Enzo Bianchi, Christians in Society [transl. Ed]
THE DEEP END: Generous love
A remarkable story of generosity featured on Joe Duffy’s Liveline: Call Back programme on RTÉ recently. It was the story of Shane O’Neill, who had a history of drugs offences and ended up serving time in prison in Belgium. On release from prison he went to the Irish Embassy to ask for the price of a flight to return home, but was turned down. Another Irish man, Charlie Kiernan, overheard the exchange and decided to help, booking him a flight and buying him breakfast. When Shane asked how he could repay him, Charlie suggested he ‘pay it forward’. The kind gesture was the catalyst for Shane turning his life around.

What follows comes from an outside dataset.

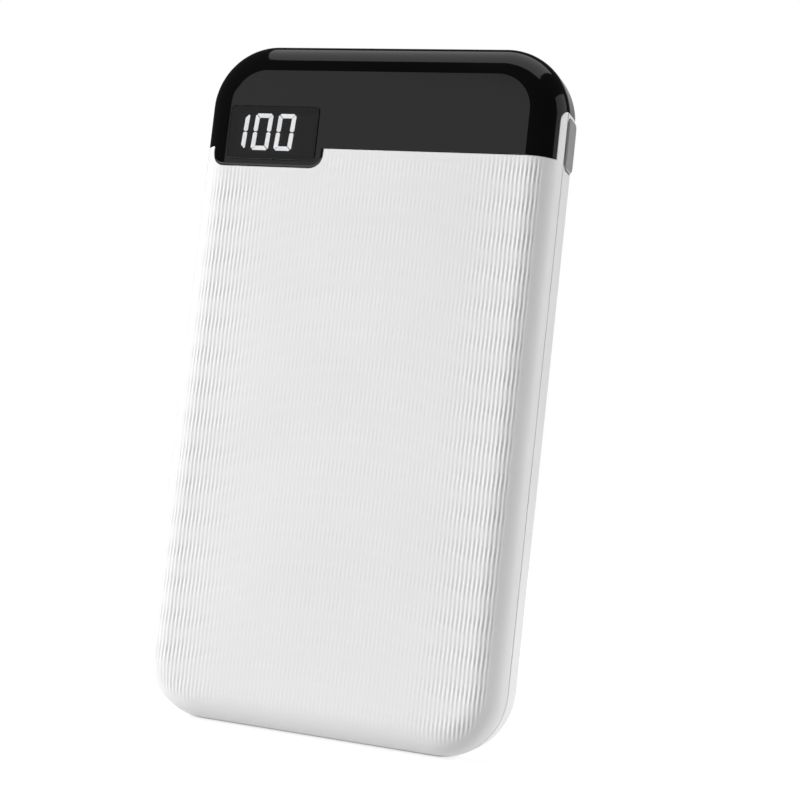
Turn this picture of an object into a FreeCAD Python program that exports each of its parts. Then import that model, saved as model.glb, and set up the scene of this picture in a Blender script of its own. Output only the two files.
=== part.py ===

It is this sort of generous love that we hear about in today’s gospel, in the parable told by Jesus. The master who cancels the servant’s debt does so out of compassion and generosity. It is of no benefit to him to pardon the debt. He will be down ten thousand talents – one talent was worth more than 15 years’ wages of a labourer, so we are talking about a large sum of money! The servant is grateful, but not so grateful that he is willing to take pity on a fellow servant who owes him just one hundred denarii – one denarius was the usual day’s wage for a labourer.
The parable speaks to us about the kindness of God, but also what he expects from us. Because we have been loved, we must love. Because we have been forgiven, we must forgive.